(The task): Within the data that follows, set down exactly the lines from the one containing "bpy.context.scene.collection.objects.link(empty)" through the one containing "for node in", both ends included.

↓

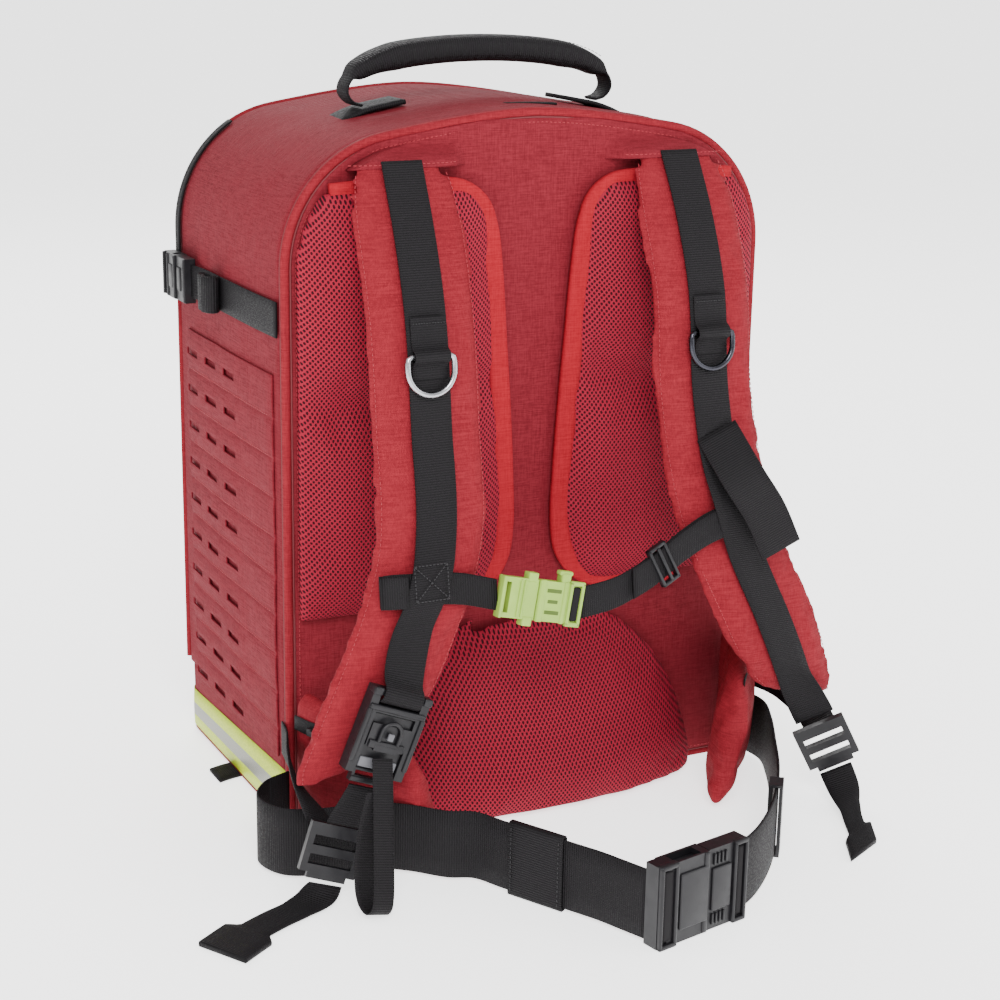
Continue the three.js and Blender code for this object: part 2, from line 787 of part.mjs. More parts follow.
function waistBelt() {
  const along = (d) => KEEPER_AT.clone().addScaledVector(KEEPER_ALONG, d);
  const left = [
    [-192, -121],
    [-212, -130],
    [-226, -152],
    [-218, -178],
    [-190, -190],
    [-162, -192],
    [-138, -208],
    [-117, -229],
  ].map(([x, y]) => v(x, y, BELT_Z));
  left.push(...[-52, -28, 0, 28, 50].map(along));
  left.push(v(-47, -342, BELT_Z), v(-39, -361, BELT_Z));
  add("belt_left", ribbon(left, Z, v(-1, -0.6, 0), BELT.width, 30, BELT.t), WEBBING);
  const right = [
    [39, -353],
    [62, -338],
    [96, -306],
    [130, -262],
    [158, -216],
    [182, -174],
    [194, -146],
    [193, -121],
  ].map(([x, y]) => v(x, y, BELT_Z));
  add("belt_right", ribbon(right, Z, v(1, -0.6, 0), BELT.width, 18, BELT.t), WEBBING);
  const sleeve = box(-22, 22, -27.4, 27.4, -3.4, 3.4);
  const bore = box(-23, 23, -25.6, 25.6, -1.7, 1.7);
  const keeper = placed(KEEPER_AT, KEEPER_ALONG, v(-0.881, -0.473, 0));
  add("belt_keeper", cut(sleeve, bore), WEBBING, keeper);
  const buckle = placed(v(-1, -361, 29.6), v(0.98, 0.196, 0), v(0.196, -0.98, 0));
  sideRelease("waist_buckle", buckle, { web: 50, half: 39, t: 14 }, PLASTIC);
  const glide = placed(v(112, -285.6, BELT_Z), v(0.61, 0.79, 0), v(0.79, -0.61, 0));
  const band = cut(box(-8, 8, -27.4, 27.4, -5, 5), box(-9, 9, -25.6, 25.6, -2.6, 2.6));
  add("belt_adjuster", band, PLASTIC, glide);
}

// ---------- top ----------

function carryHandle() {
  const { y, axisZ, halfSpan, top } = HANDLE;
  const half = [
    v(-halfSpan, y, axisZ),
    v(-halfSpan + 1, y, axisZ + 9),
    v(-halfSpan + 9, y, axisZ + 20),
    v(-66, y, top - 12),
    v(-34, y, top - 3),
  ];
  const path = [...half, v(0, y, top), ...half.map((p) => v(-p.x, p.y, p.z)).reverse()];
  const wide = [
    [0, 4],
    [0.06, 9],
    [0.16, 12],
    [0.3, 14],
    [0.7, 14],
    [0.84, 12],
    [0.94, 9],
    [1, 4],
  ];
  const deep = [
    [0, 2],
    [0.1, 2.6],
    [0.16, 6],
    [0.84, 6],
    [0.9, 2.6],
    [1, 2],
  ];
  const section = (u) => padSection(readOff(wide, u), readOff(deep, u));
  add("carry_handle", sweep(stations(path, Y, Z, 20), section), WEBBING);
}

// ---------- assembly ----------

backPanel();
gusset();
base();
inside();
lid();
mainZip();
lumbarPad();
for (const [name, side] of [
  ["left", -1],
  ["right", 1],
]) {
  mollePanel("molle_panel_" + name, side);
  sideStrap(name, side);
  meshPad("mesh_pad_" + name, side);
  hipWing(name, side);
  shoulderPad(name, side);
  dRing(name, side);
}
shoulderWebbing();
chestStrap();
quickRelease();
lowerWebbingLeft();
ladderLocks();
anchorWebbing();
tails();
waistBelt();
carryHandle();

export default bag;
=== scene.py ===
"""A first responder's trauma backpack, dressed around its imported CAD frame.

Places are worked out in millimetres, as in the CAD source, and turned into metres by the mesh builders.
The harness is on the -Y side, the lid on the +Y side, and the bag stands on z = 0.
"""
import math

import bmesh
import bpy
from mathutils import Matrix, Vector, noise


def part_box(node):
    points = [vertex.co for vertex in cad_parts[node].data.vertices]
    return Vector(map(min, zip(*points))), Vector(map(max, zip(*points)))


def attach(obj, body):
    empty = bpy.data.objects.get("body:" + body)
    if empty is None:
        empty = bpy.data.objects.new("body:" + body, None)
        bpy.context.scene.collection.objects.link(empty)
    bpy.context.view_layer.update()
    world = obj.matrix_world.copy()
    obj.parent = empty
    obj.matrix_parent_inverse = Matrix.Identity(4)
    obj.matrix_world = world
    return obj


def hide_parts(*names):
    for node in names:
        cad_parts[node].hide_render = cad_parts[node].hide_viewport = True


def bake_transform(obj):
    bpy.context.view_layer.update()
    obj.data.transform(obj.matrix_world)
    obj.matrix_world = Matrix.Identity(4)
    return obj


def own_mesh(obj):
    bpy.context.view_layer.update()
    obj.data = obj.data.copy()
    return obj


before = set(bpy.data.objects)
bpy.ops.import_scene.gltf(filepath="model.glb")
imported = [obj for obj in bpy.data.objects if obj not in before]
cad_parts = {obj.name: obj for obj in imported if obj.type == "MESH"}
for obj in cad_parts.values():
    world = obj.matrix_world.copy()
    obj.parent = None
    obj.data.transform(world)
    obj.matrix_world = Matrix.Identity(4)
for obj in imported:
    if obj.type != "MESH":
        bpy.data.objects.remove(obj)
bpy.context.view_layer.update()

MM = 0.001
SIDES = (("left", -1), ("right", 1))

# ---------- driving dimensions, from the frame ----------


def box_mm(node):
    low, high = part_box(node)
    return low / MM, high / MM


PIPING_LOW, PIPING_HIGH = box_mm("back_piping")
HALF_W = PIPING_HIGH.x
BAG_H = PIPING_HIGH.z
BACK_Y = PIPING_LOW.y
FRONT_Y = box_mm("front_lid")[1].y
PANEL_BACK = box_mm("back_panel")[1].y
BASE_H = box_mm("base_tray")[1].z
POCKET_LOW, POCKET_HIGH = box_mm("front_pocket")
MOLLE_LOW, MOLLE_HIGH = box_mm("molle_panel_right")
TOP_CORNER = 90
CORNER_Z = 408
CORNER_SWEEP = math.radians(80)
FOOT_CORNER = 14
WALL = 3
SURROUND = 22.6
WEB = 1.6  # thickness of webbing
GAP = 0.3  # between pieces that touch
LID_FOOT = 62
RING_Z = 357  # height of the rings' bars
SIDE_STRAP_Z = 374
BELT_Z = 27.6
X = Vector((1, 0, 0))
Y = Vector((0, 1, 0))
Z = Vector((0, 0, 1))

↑

(The reply):
        bpy.context.scene.collection.objects.link(empty)
    bpy.context.view_layer.update()
    world = obj.matrix_world.copy()
    obj.parent = empty
    obj.matrix_parent_inverse = Matrix.Identity(4)
    obj.matrix_world = world
    return obj


def hide_parts(*names):
    for node in names:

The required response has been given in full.